From: Christof Hoeke <csad7@t-online.de>
Date: Mon, 28 Jul 2008 12:29:23 +0200
Message-ID: <488D9F83.10505@t-online.de>
To: Patrick Garies <pgaries@fastmail.us>
CC: www-style@w3.org

Patrick Garies wrote:
> 
> Christof Hoeke wrote:
>>  ... problem is that validating real-world stylesheets might contain
>>  properties which are available in most browsers (and are useful too)
>>  but which are not (yet) defined in CSS 2.1. I am not quite sure if
>>  that example still holds but display: inline-block is AFAIK not in
>>  CSS 2.1 but very useful (I am not even talking about vendor specific
>>  props like moz-opacioty etc).
> 
> |display: inline-block| has been in CSS2.1 for awhile now.

I did not check but I think there are quite a few properties working in 
browsers which are not in any spec yet (is opacity in 2.1 yet?). Anyway, 
there will be always new properties coming which are first implemented 
and then spec'ed (which is a good thing though as it uses CSS forward 
compatibility)

> Christof Hoeke wrote:
>>  IMHO a strict CSS 2.1 validator does help almost no one but the CSS
>>  2.1 maintainers ;)
> 
> The W3C’s CSS validator can also do checks against CSS3 and other 
> “profiles”. Flagging properties (as an error or otherwise) with a vendor 
> extension is still useful when the code is peer‐reviewed, at least, with 
> properties like |-moz-opacity| which are virtually obsolete (and should 
> be replaced with the CSS3 |opacity| property).

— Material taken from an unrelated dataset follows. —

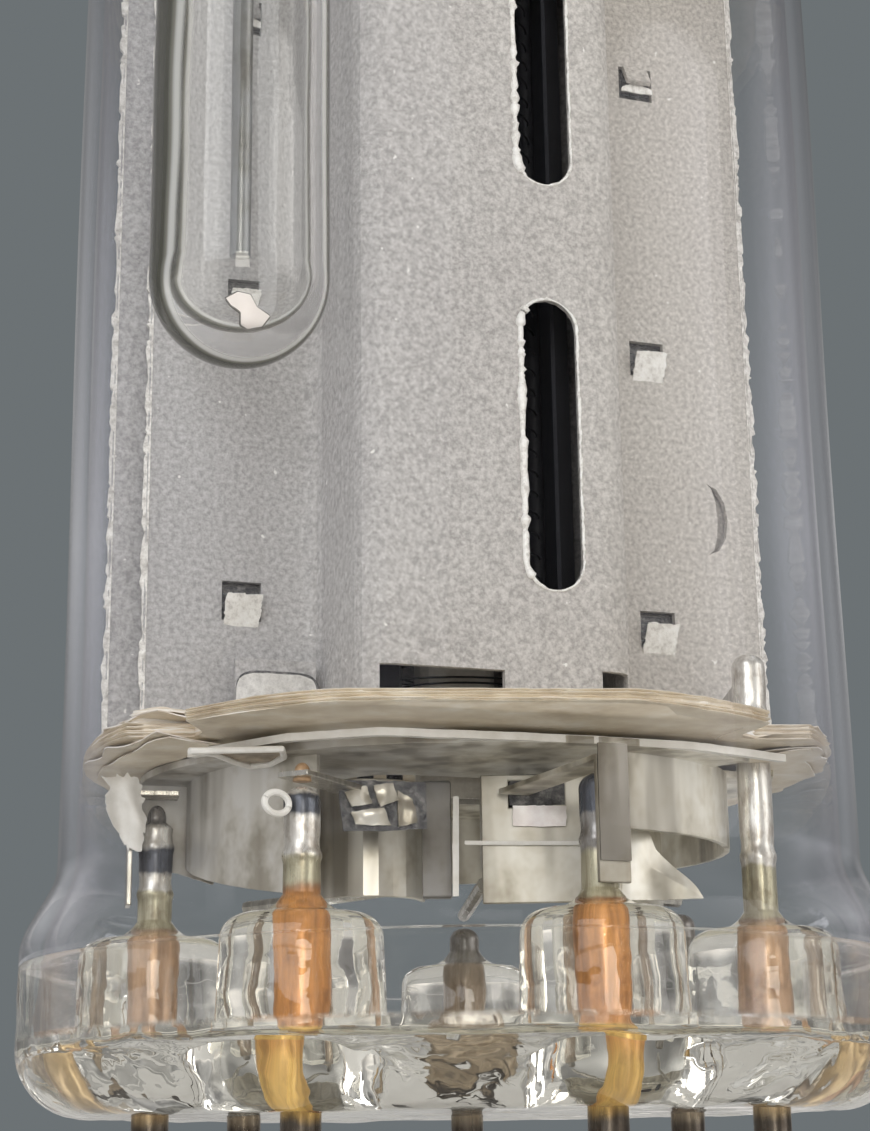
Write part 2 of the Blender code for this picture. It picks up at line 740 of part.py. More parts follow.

-moz-opacity was just an example

> As you proposed, flagging properties with a vendor extension as warnings 
> (or maybe informative notices) instead of errors might be a good idea 
> though. New profiles or an option could also be created (e.g., “CSS3 
> with Vendor Extensions” or an “Allow Vendor Extensions” check box). None 
> of this would help with properties that lack vendor extensions though.

vendor extensions allowed option is great.

> Christof Hoeke wrote:
>>  If I want to say to a customer "I use valid CSS 2.1" I am severely
>>  limited, most of the times I have to use invalid CSS 2.1.
> 
> I’m a bit curious as to which properties you “severely” need (aside from 
> ones that can be placed within conditional comments).

I don't want to start the discussion how to write x-browser CSS ;)
Just in short: Wether CSS hacks (just "valid" ones like e.g. c\olor) or 
conditional comments are used is another question. For my part I prefer 
a single CSS where I do not have to change the HTML and add more than 
one HTTP request for styles to my page. Still there are properties (like 
opacity you mentioned above) which are defined in CSS 3 (more or less as 
it is not a recommendation yet, is it?) but not in 2.1 (and adding more 
properties or values should probably rise the version number anyway.

> Christof Hoeke wrote:
>>  I guess a similar discussion takes place with HTML/XHTML. It just is
>>  not as difficult (anymore) as there are only very few elements not
>>  valid (but wellformed) like e.g. <embed> (which still may be replaced
>>  with valid constructs).
> 
> I know that there are well‐formedness checkers for XML (and, thus, 
> XHTML) out there (e.g., see <http://www.validome.org/xml/>). I don’t 
> think that I’ve ever seen an HTML 4.01 well‐formedness checker though.

see my other post how I would defined well-formed for CSS which is 
possible and reasobly I think


> Christof Hoeke wrote:
>>  I won't say the validator is not useful but it would be a greater
>>  help if it also could just check if my CSS is wellformed (or is this
>>  actually possible?).
> 
> I looked at the W3C’s CSS validator and it doesn’t look like it. I’m not 
> sure how useful it would be though since it wouldn’t test for 
> unrecognized declarations. I also don’t know that things like 
> Microsoft’s |filter| property or those that use their |expression()| 
> value would even pass a well‐formedness check.

I have not checked fully but I think they should be "well-formed" as 
they generally are just a FUNC token with content.